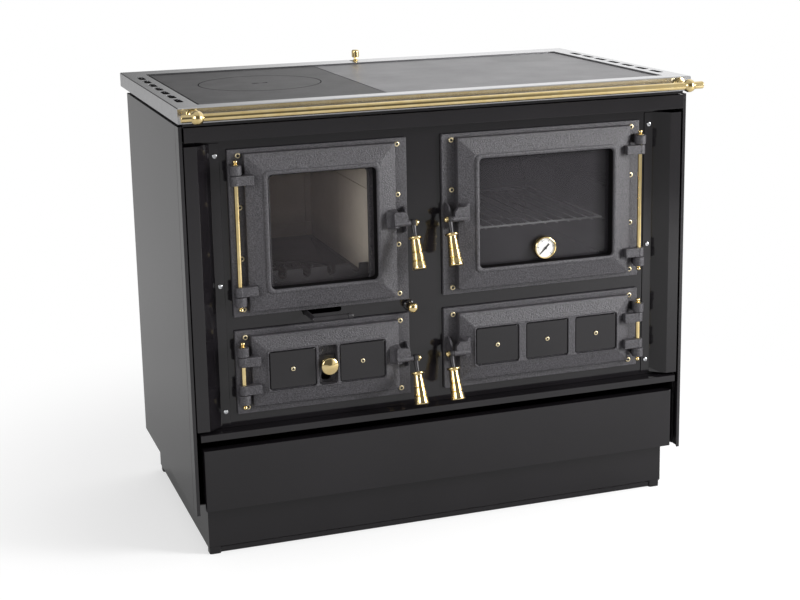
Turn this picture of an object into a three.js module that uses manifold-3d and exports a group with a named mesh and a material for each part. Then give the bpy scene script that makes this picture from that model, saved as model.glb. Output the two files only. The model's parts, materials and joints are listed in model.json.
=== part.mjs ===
// A wood-fired kitchen cookstove: enamelled cabinet on a plinth, steel worktop with cast hob
// plates and a brass towel rail, and four cast, bevelled doors with brass hinge rods and lever
// latches. Millimetres, +X right, +Y back, +Z up. Depths are measured from the front edge of the
// worktop while the stove is built, and the finished group is centred over its own footprint.
import * as THREE from 'three';
import { mergeVertices } from 'three/addons/utils/BufferGeometryUtils.js';
import Module from 'manifold-3d';

const wasm = await Module();
wasm.setup();

// ---------------------------------------------------------------- driving dimensions
const fit = 0.3;                  // gap between two pieces that touch
const sheet = 2;                  // enamelled cabinet sheet

// worktop
const width = 1000;
const depth = 600;
const height = 850;
const apronHeight = 28;
const topSheet = 3;
const worktopBevel = 1.5;
const plateThickness = 8;
const plateSink = 3;              // hob plates lie this far below the worktop frame
const stripFront = 34;            // frame strip in front of the hob plates
const stripRear = 60;
const stripSide = 43;
const ledgeWidth = 20;            // ledge that carries the hob plates
const plateGapSide = 8;
const plateGapFront = 2;
const plateJoint = 2;             // gap between the two hob plates
const leftPlateWidth = 349;
const coverRadius = 120;
const coverCentreY = 312;
const coverRebate = 10;           // width of the step the cover disc sits on
const coverGap = 0.8;
const lifterSlot = { length: 30, width: 12, waist: 5, deep: 5 };
const slotCount = 7;
const slotLength = 46;
const slotWidth = 13;
const slotPitch = 61.7;
const slotInset = 22;             // slot centre line from the worktop's side edge
const slotsCentreY = 286;

// cabinet
const sideInset = 2;              // side panels behind the worktop's side edge
const rearInset = 62;
const panelGap = 7;               // shadow gap under the apron
const cabinetBottom = 93;
const returnWidth = 16;           // folded returns of the side panels
const postSetback = 13;
const postDepth = 28;
const postLip = 6;
const postTongue = 22;            // post's tongue behind the side panel
const panelJoint = 1;             // seam between post and side panel
const ringInset = 8;              // top rails from the cabinet's side and back
const ringWall = 4;
const ringSetback = 12;
const runner = { flange: 22, height: 22, wall: 3, past: 20 };
const vents = { count: 5, pitch: 60, length: 40, height: 6, z: 153 };

// plinth
const plinthInset = 26;           // from the cabinet side
const plinthFront = 44;
const plinthRear = 8;
const toeHeight = 11;
const toeInset = 5;
const toeChamfer = 4;
const footSize = 22;
const footInset = 1;
const footRadius = 4;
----
## What you need to do
Word for word, quote the lines of the material from the first line through the line with "import Module from 'manifold-3d';", both ends included.

## Correct answer
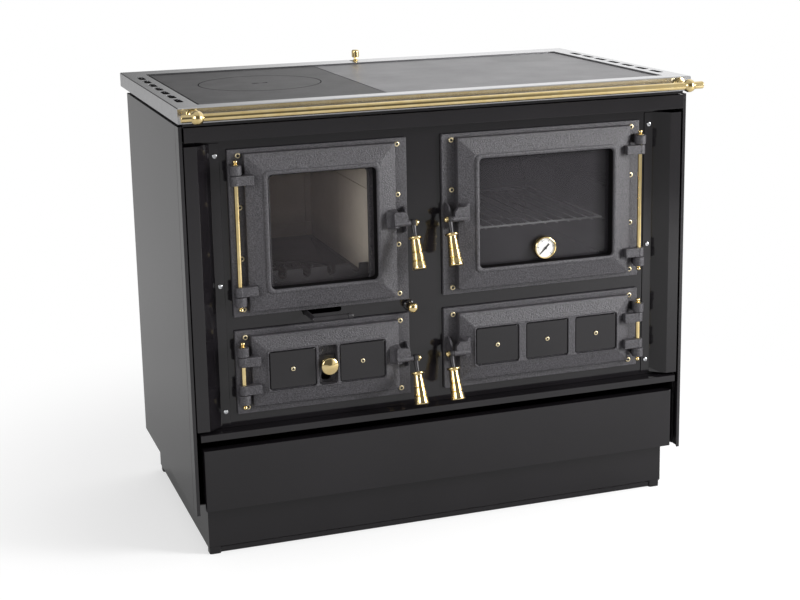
Turn this picture of an object into a three.js module that uses manifold-3d and exports a group with a named mesh and a material for each part. Then give the bpy scene script that makes this picture from that model, saved as model.glb. Output the two files only. The model's parts, materials and joints are listed in model.json.
=== part.mjs ===
// A wood-fired kitchen cookstove: enamelled cabinet on a plinth, steel worktop with cast hob
// plates and a brass towel rail, and four cast, bevelled doors with brass hinge rods and lever
// latches. Millimetres, +X right, +Y back, +Z up. Depths are measured from the front edge of the
// worktop while the stove is built, and the finished group is centred over its own footprint.
import * as THREE from 'three';
import { mergeVertices } from 'three/addons/utils/BufferGeometryUtils.js';
import Module from 'manifold-3d';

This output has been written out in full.